Исповедую Тебя и исповедуюсь, Господи Боже, Владыка неба и земли, и благодарю за начато к жизни и младенчество, которых не помню, но о которых Ты даровал возможность догадываться и верить, слушая рассказы кормилиц и нянек и наблюдая за другими. Ибо я жил уже и тогда, хотя только под конец младенчества стал искать знаки, с помощью которых мог бы сообщить свои чувства другим. Откуда же могло произойти это живое существо, как не от Тебя, Господи? И есть ли кто на свете, кто создал бы себя сам? И можно ли представить другую причину нашего бытия и нашей жизни, кроме Тебя, Господи, Творца и Создателя нашего, в Котором бытие и жизнь – неразделимы, ибо Ты сам – высочайшее бытие и высочайшая жизнь? Ты – Всевышний, Ты – неизменный. Для Тебя не проходит настоящий день, хотя он и проходит, ибо все – в Тебе. И как он мог бы пройти, когда бы неизменно не пребывал в Тебе? «Ты – тот же, и лета Твои не кончатся» (Пс. CI, 28); эти лета Твои – не всегдашний ли, один и тот же непрерывный день? Сколько дней и лет наших протекли через этот Твой неизменный день, в нем и через него изменяясь, сколько еще протечет! И все наше прошлое, все будущее – все у Тебя в Твоем вечном сегодня. Кому-то неясны слова мои? – что за беда! Пусть молится не о том, чтобы искать Тебя, но чтобы найти, ибо стократ лучше не искать, но найти, чем, ища, не находить Тебя.

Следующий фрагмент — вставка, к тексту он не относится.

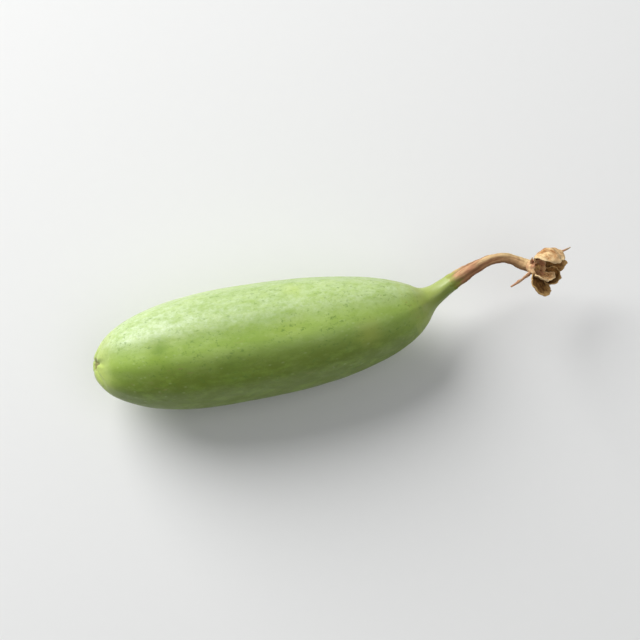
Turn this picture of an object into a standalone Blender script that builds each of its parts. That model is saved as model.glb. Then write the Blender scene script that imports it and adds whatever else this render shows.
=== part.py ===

Услышь меня, Господи! Горе грехам человеческим! Так говорит человек, и Ты милосердствуешь о нем, ибо Ты сотворил его, но не грех – в нем. Кто расскажет мне о младенчестве моем, кто откроет мне грехи его? Ибо кто чист от греха пред Тобою? Никто, даже младенец, хотя бы он прожил один только день. Кто поведает мне об этом? Неужто другой младенец, в котором я увижу прегрешения свои?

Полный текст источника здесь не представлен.